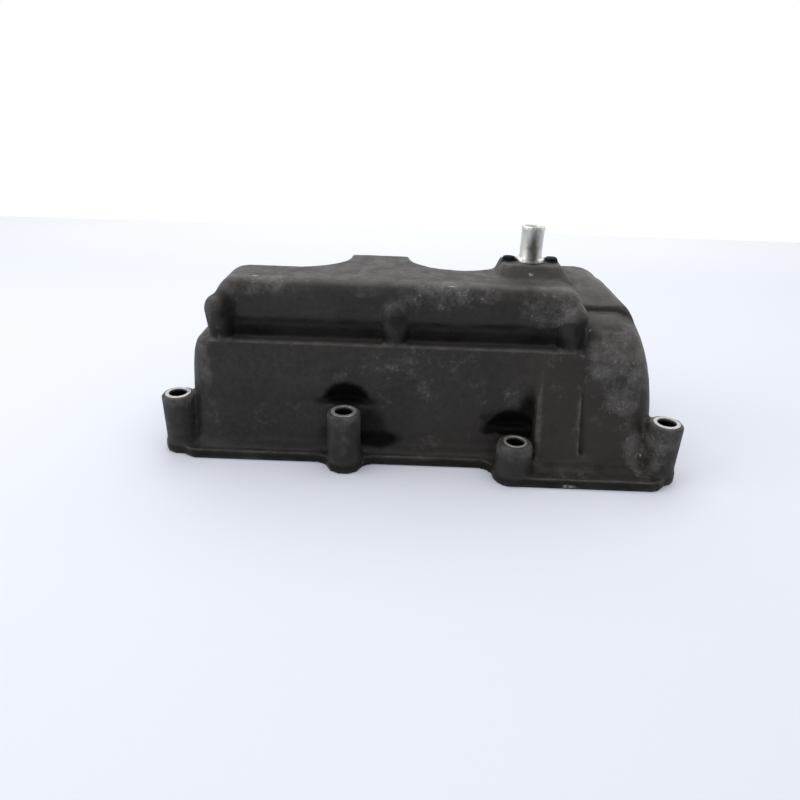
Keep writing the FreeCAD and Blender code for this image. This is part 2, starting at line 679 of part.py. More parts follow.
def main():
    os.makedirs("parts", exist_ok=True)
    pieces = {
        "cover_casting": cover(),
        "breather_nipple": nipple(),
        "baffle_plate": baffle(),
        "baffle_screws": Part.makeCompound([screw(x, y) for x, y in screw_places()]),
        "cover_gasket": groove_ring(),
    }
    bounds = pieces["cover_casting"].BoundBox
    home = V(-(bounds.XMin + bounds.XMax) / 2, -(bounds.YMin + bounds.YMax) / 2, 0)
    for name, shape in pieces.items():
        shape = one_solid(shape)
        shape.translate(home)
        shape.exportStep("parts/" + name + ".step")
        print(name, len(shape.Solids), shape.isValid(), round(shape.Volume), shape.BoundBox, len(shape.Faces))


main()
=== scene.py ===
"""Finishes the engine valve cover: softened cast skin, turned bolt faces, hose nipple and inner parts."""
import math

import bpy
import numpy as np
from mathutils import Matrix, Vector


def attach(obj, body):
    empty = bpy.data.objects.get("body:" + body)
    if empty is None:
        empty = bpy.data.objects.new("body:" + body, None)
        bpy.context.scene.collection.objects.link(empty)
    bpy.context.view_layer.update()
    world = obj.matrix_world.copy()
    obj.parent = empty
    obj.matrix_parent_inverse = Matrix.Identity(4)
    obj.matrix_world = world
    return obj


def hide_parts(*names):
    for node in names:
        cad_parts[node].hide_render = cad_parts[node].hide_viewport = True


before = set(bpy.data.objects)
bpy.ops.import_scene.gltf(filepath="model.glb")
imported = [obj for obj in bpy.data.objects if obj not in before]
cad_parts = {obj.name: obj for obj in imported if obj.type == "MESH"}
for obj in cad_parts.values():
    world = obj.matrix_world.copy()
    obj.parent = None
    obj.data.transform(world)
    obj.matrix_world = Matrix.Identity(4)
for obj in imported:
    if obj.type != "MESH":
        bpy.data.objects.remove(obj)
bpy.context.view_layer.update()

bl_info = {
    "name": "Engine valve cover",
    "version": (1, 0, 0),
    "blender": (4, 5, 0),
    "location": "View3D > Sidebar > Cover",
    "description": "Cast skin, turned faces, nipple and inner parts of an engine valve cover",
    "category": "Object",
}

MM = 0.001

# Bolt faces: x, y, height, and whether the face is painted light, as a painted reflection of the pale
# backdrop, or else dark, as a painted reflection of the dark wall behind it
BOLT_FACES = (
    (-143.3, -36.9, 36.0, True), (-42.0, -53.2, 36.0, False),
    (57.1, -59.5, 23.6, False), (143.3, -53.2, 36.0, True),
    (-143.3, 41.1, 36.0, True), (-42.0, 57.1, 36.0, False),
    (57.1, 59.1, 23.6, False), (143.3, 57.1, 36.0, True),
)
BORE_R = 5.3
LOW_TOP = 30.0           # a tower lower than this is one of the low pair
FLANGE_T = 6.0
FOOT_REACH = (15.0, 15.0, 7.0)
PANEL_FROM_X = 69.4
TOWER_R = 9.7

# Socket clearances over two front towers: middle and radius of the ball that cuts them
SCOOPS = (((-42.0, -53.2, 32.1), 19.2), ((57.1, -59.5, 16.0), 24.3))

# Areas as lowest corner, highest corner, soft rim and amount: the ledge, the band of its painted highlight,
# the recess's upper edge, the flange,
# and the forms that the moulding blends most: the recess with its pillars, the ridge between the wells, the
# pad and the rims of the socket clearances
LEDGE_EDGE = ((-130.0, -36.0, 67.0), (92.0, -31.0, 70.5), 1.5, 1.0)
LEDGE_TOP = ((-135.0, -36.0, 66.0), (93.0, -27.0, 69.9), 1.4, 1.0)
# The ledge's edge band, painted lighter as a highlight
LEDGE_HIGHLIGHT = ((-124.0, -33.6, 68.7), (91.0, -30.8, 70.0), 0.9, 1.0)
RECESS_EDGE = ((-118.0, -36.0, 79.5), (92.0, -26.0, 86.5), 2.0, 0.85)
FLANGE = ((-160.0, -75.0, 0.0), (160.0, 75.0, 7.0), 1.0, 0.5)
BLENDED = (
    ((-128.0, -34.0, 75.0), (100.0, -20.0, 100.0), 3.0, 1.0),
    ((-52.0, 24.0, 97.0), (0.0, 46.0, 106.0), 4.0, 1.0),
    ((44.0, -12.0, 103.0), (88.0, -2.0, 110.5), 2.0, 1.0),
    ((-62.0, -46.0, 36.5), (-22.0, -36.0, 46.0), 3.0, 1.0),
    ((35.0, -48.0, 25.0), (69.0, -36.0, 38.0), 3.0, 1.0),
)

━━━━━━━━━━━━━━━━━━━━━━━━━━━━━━

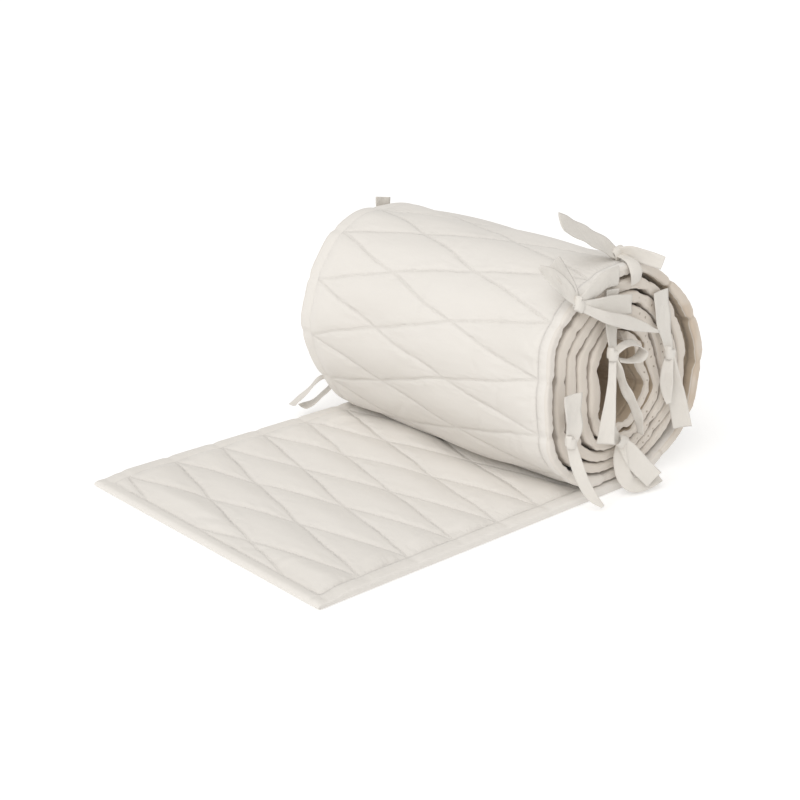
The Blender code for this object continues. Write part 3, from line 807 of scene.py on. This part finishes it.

━━━━━━━━━━━━━━━━━━━━━━━━━━━━━━

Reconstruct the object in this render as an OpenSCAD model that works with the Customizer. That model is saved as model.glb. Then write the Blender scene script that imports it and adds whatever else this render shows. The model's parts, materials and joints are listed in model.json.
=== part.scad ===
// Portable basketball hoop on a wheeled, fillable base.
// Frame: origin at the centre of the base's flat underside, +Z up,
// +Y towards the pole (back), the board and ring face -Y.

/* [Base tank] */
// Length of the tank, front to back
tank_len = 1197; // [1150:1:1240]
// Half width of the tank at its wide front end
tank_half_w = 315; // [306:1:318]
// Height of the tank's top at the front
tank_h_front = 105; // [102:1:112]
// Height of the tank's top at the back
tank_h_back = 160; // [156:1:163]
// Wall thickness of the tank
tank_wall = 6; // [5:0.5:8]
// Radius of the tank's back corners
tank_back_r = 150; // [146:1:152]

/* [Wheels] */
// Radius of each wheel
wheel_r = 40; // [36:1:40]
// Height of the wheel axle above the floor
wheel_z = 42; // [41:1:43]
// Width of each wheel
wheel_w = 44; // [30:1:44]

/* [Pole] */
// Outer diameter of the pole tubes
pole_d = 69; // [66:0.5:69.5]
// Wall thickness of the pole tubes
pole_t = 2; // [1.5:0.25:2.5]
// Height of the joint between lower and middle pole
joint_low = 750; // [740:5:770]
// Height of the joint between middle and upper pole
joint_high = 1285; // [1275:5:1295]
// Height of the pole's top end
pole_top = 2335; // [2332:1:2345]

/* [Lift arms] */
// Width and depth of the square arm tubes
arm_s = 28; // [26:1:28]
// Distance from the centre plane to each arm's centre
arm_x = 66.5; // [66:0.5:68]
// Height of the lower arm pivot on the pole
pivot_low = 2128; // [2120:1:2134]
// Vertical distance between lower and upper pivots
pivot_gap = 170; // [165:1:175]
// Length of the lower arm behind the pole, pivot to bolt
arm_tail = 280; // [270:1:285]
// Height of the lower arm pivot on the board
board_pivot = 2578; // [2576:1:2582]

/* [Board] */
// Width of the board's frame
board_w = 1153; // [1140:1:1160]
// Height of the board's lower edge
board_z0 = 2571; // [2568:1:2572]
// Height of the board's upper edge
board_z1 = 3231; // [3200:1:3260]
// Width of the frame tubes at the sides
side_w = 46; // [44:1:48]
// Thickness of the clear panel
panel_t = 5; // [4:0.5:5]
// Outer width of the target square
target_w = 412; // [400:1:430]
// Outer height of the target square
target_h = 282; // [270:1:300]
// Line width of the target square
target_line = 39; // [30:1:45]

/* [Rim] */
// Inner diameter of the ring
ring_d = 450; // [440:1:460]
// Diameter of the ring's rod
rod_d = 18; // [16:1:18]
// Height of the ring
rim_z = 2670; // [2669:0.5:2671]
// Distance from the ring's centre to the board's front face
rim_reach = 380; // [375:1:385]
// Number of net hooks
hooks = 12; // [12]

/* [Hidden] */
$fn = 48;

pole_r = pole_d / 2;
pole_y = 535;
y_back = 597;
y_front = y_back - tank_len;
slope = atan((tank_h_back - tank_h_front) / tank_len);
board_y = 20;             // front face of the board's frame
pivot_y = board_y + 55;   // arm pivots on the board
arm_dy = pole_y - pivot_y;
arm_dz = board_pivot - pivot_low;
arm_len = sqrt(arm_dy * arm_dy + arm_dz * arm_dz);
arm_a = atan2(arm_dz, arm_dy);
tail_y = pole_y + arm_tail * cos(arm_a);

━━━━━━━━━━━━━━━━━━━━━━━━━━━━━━

### [Given problem]
In the listing above, find the line containing "shape.translate(home)" and the line containing "obj.parent = empty", then repeat those two lines and everything between them exactly.

### [Complete response]
        shape.translate(home)
        shape.exportStep("parts/" + name + ".step")
        print(name, len(shape.Solids), shape.isValid(), round(shape.Volume), shape.BoundBox, len(shape.Faces))


main()
=== scene.py ===
"""Finishes the engine valve cover: softened cast skin, turned bolt faces, hose nipple and inner parts."""
import math

import bpy
import numpy as np
from mathutils import Matrix, Vector


def attach(obj, body):
    empty = bpy.data.objects.get("body:" + body)
    if empty is None:
        empty = bpy.data.objects.new("body:" + body, None)
        bpy.context.scene.collection.objects.link(empty)
    bpy.context.view_layer.update()
    world = obj.matrix_world.copy()
    obj.parent = empty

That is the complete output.